The core of Burgess-Jackson's argument comes from the provision that there are "degrees" of consequentialism in most ethical position, thus suggesting that most people will have to admit reasoning such as the following: "When an act of torture is wrong, it is wrong solely because, qua act, it fails to maximize the good. When it maximizes the good, it is not wrong." Even if we agree that ethical theories divide neatly along a range, as he suggests (implausibly), his depiction of consequentialism is naive at best.

First of all, there are many ways to describe consequences. When we consider a specific act, the consequence may be only the damage it directly causes, indirect harm, intentional and unintentional harm, the influence it creates in other people, the example it sets, and more. It is naive - and wrong - to calculate the consequences of an act simply in terms of the number of lives lost or saved.

Secondly, there are many things that can have consequences other than *acts*. The position described by Burgess-Jackson is known generally as 'Act Utilitarianism' and is contrasted with 'Rule Utilitarianism'. The problem with Act Utilitarianism is that it focuses on short-term and immediate consequences, with no thought at all regarding the example it sets, or the utility of having a rule in general. In some cases, the importance of a rule to society is so great that no matter how justified a particular violation may appear, it never outweighs the rule itself, because the consequences of losing the rule itself would be devastating.

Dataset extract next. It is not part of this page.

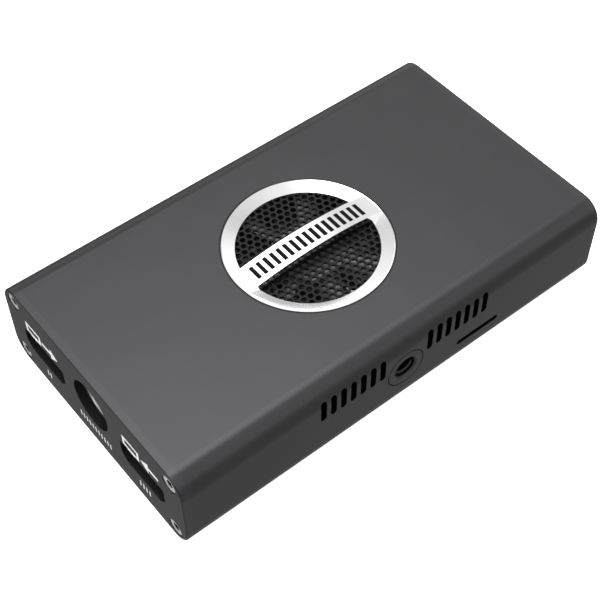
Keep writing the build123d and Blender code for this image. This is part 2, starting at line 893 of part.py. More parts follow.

We have many rules like that in society, of which the sanction against torture is one. One argument for such a rule is that people require security in order to be able to function in a society. The possibility of torture, however slight, undermines that sense of security, with enormous consequences to society as a whole. Society itself cannot function without the non-arbitrary application of rules, as Solon, so long ago, argued in Athens.

Third, the consequentialist defense of torture is inherently contradictory. Torture is the willful inflicting of pain and suffering, thus creating a consequence that is, by most anybody's definition, a 'harm' or a 'wrong'. In other words, torture *itself* is one of the consequences we would like our system of ethics to avoid. The consequentialist position must begin with the *presumption* that torture is wrong. That is why consequentialist defenses of the act seem so, um, tortured.

Look at this argument, for example: "The best policy might be to prohibit torture (having carefully defined it), while allowing as a defense the claim that it was necessary to save many innocent lives." We can see the weasel words already creeping in to even the broad statement of the argument. We're going to 'carefully define it' (thus allowing some acts to escape the letter of the law). We're going to allow a 'claim' as a defense (rather than the 'fact' - because the 'fact' is essentially unprovable). We're going to save only 'innocent' lives (because the life of your church-going civilian defense contractor is worth so much more than that of the poor uneducated Palestinian boy who grew up in a shack and one day threw a stone).

Citing Hume, Burgess-Jackson suggests that one cannot derive an 'ought' from an 'is'. What should also be mentioned is that Hume did not accept that anything simply 'is'. Our understanding of cause and effect, our understand of diety and the divine, our understanding of the self, and even our understanding of the world - all these for Hume are "fictions", created by "habits of the mind". Hume himself argued that morality is a sense, an "impression" that we get of right or wrong.

That's why it appears so subjective. There is indeed nothing concrete on which we can pin morality - not even 'consequences', which were the target of Hume's harshest sceptical attacks. In the end, the best argument against torture is the one we all feel inside, that feeling of sickness at the idea of torture, and an especial revulsion toward the one who would suggest, through whatever dissembling, that torture can be defended.